→ **DIRECTIONS FOR THIS TASK**
Could every line of the data be printed exactly as it reads?

→ **Data items**
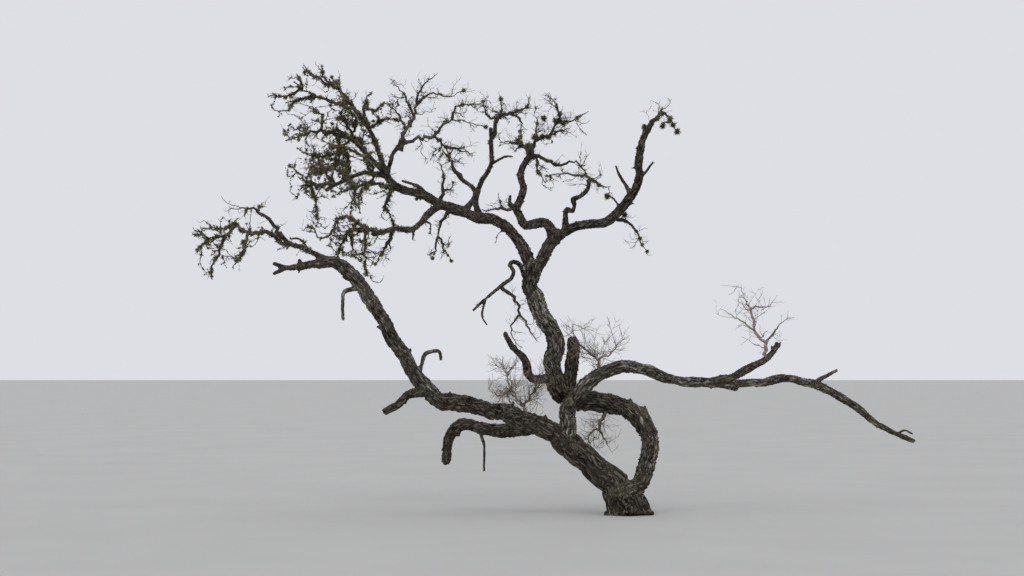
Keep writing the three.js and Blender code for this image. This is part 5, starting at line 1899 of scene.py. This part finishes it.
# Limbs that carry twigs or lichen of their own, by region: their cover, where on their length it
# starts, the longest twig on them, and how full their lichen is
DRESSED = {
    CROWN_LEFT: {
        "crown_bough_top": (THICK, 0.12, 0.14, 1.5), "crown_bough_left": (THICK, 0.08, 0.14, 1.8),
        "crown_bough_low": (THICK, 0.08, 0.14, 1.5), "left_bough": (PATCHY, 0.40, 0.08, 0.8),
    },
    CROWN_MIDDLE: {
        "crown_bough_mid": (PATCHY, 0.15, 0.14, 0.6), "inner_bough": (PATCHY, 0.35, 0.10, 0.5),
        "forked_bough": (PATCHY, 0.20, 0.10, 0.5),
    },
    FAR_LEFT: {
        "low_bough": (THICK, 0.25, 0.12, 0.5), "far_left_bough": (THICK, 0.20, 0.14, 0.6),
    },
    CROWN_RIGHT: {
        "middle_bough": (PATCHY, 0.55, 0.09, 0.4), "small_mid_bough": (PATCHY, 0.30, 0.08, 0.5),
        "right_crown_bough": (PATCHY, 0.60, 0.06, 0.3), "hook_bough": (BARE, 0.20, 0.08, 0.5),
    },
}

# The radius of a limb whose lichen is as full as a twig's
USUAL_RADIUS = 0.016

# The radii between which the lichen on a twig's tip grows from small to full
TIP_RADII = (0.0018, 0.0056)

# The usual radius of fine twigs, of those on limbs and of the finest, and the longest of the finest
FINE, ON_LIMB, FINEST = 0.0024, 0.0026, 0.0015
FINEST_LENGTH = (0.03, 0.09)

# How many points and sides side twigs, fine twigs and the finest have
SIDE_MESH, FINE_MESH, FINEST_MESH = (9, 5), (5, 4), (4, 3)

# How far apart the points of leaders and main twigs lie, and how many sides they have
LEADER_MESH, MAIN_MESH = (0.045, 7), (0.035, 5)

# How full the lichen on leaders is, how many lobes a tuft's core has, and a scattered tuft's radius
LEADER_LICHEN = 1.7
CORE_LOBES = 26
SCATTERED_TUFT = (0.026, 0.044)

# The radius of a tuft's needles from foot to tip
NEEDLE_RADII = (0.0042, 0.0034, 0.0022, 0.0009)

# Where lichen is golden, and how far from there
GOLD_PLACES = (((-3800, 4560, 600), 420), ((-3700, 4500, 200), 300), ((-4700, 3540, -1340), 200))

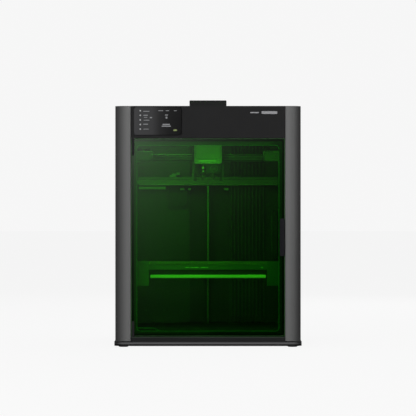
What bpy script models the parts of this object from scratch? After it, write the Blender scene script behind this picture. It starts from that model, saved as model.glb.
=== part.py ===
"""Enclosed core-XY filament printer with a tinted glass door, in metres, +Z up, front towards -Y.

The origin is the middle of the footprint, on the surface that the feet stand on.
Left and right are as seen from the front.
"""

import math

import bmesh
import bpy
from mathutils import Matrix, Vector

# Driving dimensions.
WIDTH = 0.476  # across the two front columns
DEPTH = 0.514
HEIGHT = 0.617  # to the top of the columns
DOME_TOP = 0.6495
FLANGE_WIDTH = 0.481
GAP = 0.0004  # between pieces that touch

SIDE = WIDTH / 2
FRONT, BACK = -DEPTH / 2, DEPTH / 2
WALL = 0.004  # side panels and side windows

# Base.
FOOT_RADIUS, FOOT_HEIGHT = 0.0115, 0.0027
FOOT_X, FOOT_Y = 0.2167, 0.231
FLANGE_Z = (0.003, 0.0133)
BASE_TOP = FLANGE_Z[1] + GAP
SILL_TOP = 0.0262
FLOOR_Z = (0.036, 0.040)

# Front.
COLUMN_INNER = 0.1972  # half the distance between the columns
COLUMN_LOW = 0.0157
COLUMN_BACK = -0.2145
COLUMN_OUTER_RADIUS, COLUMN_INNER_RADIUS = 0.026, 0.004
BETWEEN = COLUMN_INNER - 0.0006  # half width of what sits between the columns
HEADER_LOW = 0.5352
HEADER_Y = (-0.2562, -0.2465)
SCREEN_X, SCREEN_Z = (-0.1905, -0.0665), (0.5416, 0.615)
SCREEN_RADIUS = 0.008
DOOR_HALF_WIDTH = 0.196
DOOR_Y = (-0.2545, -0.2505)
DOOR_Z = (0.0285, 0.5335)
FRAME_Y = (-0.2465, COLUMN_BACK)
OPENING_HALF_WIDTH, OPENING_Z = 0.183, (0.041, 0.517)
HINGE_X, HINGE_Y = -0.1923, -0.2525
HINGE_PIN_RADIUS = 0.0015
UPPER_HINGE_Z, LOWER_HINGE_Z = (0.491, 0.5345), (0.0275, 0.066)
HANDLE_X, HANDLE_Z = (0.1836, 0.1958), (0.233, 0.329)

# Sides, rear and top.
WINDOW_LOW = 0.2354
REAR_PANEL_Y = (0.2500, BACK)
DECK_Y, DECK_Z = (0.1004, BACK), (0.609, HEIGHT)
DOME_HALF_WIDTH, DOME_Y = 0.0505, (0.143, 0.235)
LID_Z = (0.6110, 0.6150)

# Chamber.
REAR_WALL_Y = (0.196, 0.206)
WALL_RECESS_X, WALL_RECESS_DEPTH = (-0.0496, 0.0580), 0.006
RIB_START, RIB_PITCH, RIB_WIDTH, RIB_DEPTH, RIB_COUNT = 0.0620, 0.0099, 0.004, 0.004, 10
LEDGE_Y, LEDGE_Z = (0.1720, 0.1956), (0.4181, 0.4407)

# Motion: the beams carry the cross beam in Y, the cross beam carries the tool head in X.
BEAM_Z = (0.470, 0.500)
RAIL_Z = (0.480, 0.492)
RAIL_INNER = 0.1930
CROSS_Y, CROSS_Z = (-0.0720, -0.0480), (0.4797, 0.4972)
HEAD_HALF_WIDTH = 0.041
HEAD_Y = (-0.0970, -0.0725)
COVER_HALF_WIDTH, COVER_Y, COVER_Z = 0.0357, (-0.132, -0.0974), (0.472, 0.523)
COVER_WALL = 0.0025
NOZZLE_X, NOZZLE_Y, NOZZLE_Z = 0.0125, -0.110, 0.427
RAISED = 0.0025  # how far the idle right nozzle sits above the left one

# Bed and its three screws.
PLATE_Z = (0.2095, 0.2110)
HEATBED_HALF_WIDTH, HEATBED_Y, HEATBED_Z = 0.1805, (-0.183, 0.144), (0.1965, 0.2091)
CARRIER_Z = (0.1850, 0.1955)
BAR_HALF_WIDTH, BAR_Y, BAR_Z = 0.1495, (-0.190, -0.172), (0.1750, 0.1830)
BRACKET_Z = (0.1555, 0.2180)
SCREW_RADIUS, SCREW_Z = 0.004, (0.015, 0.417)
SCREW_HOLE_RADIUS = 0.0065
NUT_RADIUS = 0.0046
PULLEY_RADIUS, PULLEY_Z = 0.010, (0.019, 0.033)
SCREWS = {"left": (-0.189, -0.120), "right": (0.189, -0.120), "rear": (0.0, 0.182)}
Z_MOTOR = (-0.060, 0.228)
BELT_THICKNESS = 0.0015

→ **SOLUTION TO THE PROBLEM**
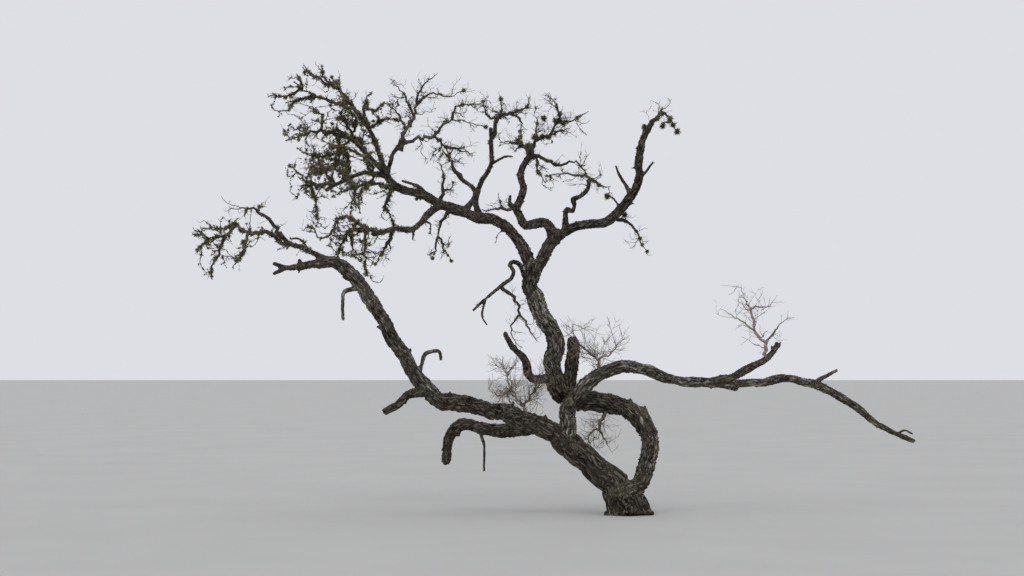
Keep writing the three.js and Blender code for this image. This is part 5, starting at line 1899 of scene.py. This part finishes it.
# Limbs that carry twigs or lichen of their own, by region: their cover, where on their length it
# starts, the longest twig on them, and how full their lichen is
DRESSED = {
    CROWN_LEFT: {
        "crown_bough_top": (THICK, 0.12, 0.14, 1.5), "crown_bough_left": (THICK, 0.08, 0.14, 1.8),
        "crown_bough_low": (THICK, 0.08, 0.14, 1.5), "left_bough": (PATCHY, 0.40, 0.08, 0.8),
    },
    CROWN_MIDDLE: {
        "crown_bough_mid": (PATCHY, 0.15, 0.14, 0.6), "inner_bough": (PATCHY, 0.35, 0.10, 0.5),
        "forked_bough": (PATCHY, 0.20, 0.10, 0.5),
    },
    FAR_LEFT: {
        "low_bough": (THICK, 0.25, 0.12, 0.5), "far_left_bough": (THICK, 0.20, 0.14, 0.6),
    },
    CROWN_RIGHT: {
        "middle_bough": (PATCHY, 0.55, 0.09, 0.4), "small_mid_bough": (PATCHY, 0.30, 0.08, 0.5),
        "right_crown_bough": (PATCHY, 0.60, 0.06, 0.3), "hook_bough": (BARE, 0.20, 0.08, 0.5),
    },
}

# The radius of a limb whose lichen is as full as a twig's
USUAL_RADIUS = 0.016

# The radii between which the lichen on a twig's tip grows from small to full
TIP_RADII = (0.0018, 0.0056)

# The usual radius of fine twigs, of those on limbs and of the finest, and the longest of the finest
FINE, ON_LIMB, FINEST = 0.0024, 0.0026, 0.0015
FINEST_LENGTH = (0.03, 0.09)

# How many points and sides side twigs, fine twigs and the finest have
SIDE_MESH, FINE_MESH, FINEST_MESH = (9, 5), (5, 4), (4, 3)

# How far apart the points of leaders and main twigs lie, and how many sides they have
LEADER_MESH, MAIN_MESH = (0.045, 7), (0.035, 5)

# How full the lichen on leaders is, how many lobes a tuft's core has, and a scattered tuft's radius
LEADER_LICHEN = 1.7
CORE_LOBES = 26
SCATTERED_TUFT = (0.026, 0.044)

# The radius of a tuft's needles from foot to tip
NEEDLE_RADII = (0.0042, 0.0034, 0.0022, 0.0009)

# Where lichen is golden, and how far from there
GOLD_PLACES = (((-3800, 4560, 600), 420), ((-3700, 4500, 200), 300), ((-4700, 3540, -1340), 200))

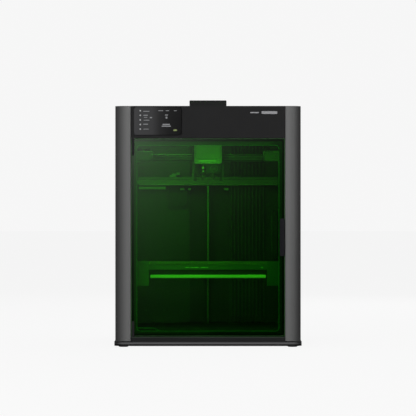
What bpy script models the parts of this object from scratch? After it, write the Blender scene script behind this picture. It starts from that model, saved as model.glb.
=== part.py ===
"""Enclosed core-XY filament printer with a tinted glass door, in metres, +Z up, front towards -Y.

The origin is the middle of the footprint, on the surface that the feet stand on.
Left and right are as seen from the front.
"""

import math

import bmesh
import bpy
from mathutils import Matrix, Vector

# Driving dimensions.
WIDTH = 0.476  # across the two front columns
DEPTH = 0.514
HEIGHT = 0.617  # to the top of the columns
DOME_TOP = 0.6495
FLANGE_WIDTH = 0.481
GAP = 0.0004  # between pieces that touch

SIDE = WIDTH / 2
FRONT, BACK = -DEPTH / 2, DEPTH / 2
WALL = 0.004  # side panels and side windows

# Base.
FOOT_RADIUS, FOOT_HEIGHT = 0.0115, 0.0027
FOOT_X, FOOT_Y = 0.2167, 0.231
FLANGE_Z = (0.003, 0.0133)
BASE_TOP = FLANGE_Z[1] + GAP
SILL_TOP = 0.0262
FLOOR_Z = (0.036, 0.040)

# Front.
COLUMN_INNER = 0.1972  # half the distance between the columns
COLUMN_LOW = 0.0157
COLUMN_BACK = -0.2145
COLUMN_OUTER_RADIUS, COLUMN_INNER_RADIUS = 0.026, 0.004
BETWEEN = COLUMN_INNER - 0.0006  # half width of what sits between the columns
HEADER_LOW = 0.5352
HEADER_Y = (-0.2562, -0.2465)
SCREEN_X, SCREEN_Z = (-0.1905, -0.0665), (0.5416, 0.615)
SCREEN_RADIUS = 0.008
DOOR_HALF_WIDTH = 0.196
DOOR_Y = (-0.2545, -0.2505)
DOOR_Z = (0.0285, 0.5335)
FRAME_Y = (-0.2465, COLUMN_BACK)
OPENING_HALF_WIDTH, OPENING_Z = 0.183, (0.041, 0.517)
HINGE_X, HINGE_Y = -0.1923, -0.2525
HINGE_PIN_RADIUS = 0.0015
UPPER_HINGE_Z, LOWER_HINGE_Z = (0.491, 0.5345), (0.0275, 0.066)
HANDLE_X, HANDLE_Z = (0.1836, 0.1958), (0.233, 0.329)

# Sides, rear and top.
WINDOW_LOW = 0.2354
REAR_PANEL_Y = (0.2500, BACK)
DECK_Y, DECK_Z = (0.1004, BACK), (0.609, HEIGHT)
DOME_HALF_WIDTH, DOME_Y = 0.0505, (0.143, 0.235)
LID_Z = (0.6110, 0.6150)

# Chamber.
REAR_WALL_Y = (0.196, 0.206)
WALL_RECESS_X, WALL_RECESS_DEPTH = (-0.0496, 0.0580), 0.006
RIB_START, RIB_PITCH, RIB_WIDTH, RIB_DEPTH, RIB_COUNT = 0.0620, 0.0099, 0.004, 0.004, 10
LEDGE_Y, LEDGE_Z = (0.1720, 0.1956), (0.4181, 0.4407)

# Motion: the beams carry the cross beam in Y, the cross beam carries the tool head in X.
BEAM_Z = (0.470, 0.500)
RAIL_Z = (0.480, 0.492)
RAIL_INNER = 0.1930
CROSS_Y, CROSS_Z = (-0.0720, -0.0480), (0.4797, 0.4972)
HEAD_HALF_WIDTH = 0.041
HEAD_Y = (-0.0970, -0.0725)
COVER_HALF_WIDTH, COVER_Y, COVER_Z = 0.0357, (-0.132, -0.0974), (0.472, 0.523)
COVER_WALL = 0.0025
NOZZLE_X, NOZZLE_Y, NOZZLE_Z = 0.0125, -0.110, 0.427
RAISED = 0.0025  # how far the idle right nozzle sits above the left one

# Bed and its three screws.
PLATE_Z = (0.2095, 0.2110)
HEATBED_HALF_WIDTH, HEATBED_Y, HEATBED_Z = 0.1805, (-0.183, 0.144), (0.1965, 0.2091)
CARRIER_Z = (0.1850, 0.1955)
BAR_HALF_WIDTH, BAR_Y, BAR_Z = 0.1495, (-0.190, -0.172), (0.1750, 0.1830)
BRACKET_Z = (0.1555, 0.2180)
SCREW_RADIUS, SCREW_Z = 0.004, (0.015, 0.417)
SCREW_HOLE_RADIUS = 0.0065
NUT_RADIUS = 0.0046
PULLEY_RADIUS, PULLEY_Z = 0.010, (0.019, 0.033)
SCREWS = {"left": (-0.189, -0.120), "right": (0.189, -0.120), "rear": (0.0, 0.182)}
Z_MOTOR = (-0.060, 0.228)
BELT_THICKNESS = 0.0015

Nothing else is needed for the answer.